I have a batch of data that I need to have an increasing row number for a set of items that change. For some reason, when I am using the row and rank functions, I always seem to get the opposite.
I have put together some sample data, the first 4 fields are the data fields I have available to me, and this is how the data is characterized. The 5th column "Rank should be" is the result that I am trying to get.
As you can see, the ordering should be by ID and Date, and then when there are changes in field 1 and 2, the number should increase. When field 1 and 2 are the same as the last, they should stay the same number.

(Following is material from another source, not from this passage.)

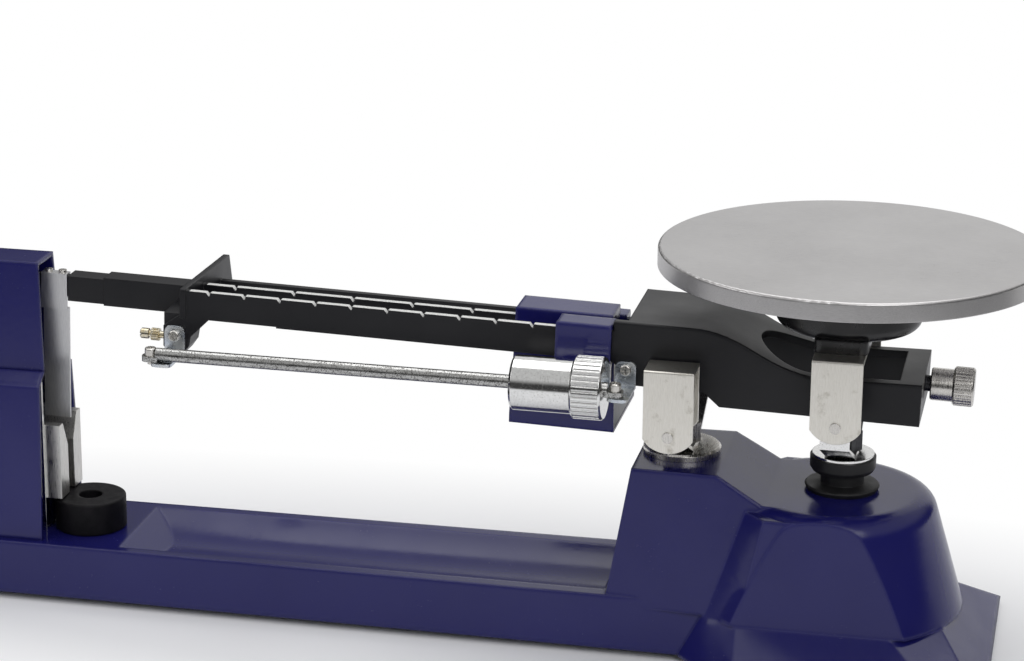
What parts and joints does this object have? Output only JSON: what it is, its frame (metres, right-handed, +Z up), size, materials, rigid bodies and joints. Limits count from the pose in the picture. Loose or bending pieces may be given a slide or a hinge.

ID | date | field 1 | field 2 | Rank should be |
1 | 2/26/2015 5:58 | test1 | test1 | 1 |
1 | 2/26/2015 16:40 | test2 | test1 | 2 |
1 | 3/2/2015 1:58 | test2 | test2 | 3 |
1 | 3/4/2015 15:19 | test2 | test2 | 3 |
1 | 3/9/2015 13:20 | test1 | test2 | 4 |
1 | 3/9/2015 15:33 | test2 | test2 | 5 |
1 | 3/10/2015 10:23 | test2 | test2 | 5 |
1 | 3/10/2015 15:18 | test3 | test2 | 6 |
1 | 3/10/2015 18:05 | test3 | test2 | 6 |
1 | 3/12/2015 0:13 | test3 | test2 | 6 |
2 | 2/26/2015 5:58 | test1 | test1 | 1 |
2 | 2/26/2015 16:40 | test2 | test1 | 2 |
2 | 3/2/2015 1:58 | test2 | test2 | 3 |
2 | 3/4/2015 15:19 | test2 | test2 | 3 |
2 | 3/9/2015 13:20 | test1 | test2 | 4 |
2 | 3/9/2015 15:33 | test2 | test2 | 5 |
2 | 3/10/2015 10:23 | test2 | test2 | 5 |
2 | 3/10/2015 15:18 | test3 | test2 | 6 |
2 | 3/10/2015 18:05 | test3 | test2 | 6 |
2 | 3/12/2015 0:13 | test3 | test2 | 6 |
Link to my blog http://notyelf.com/
January 26, 2017 at 1:01 pm
Here's a quick attempt at doing what I think you're after - does this do as expected?select
mytable.ID
, mytable.date
, mytable.[field 1]
, mytable.[field 2]
, dense_rank() over(partition by mytable.ID, mytable.[date] order by mytable.[field 1], mytable.[field 2]) as [Rank should be]
from mytable
Andrew
January 26, 2017 at 1:15 pm
Andrew P - Thursday, January 26, 2017 1:01 PMHere's a quick attempt at doing what I think you're after - does this do as expected?select
mytable.ID
, mytable.date
, mytable.[field 1]
, mytable.[field 2]
, dense_rank() over(partition by mytable.ID, mytable.[date] order by mytable.[field 1], mytable.[field 2]) as [Rank should be]
from mytableAndrew
I'm thinking we can't include the date column in the partition by because it would reset ranking even if the ID, Field1 and Field2 are the same, maybe:DENSE_RANK() OVER (PARTITION BY ID ORDER BY Field1, Field2) AS rank_should_be
January 26, 2017 at 1:20 pm
Thanks for the response so far guys :).
Andrew, that simply returns 1 for everything.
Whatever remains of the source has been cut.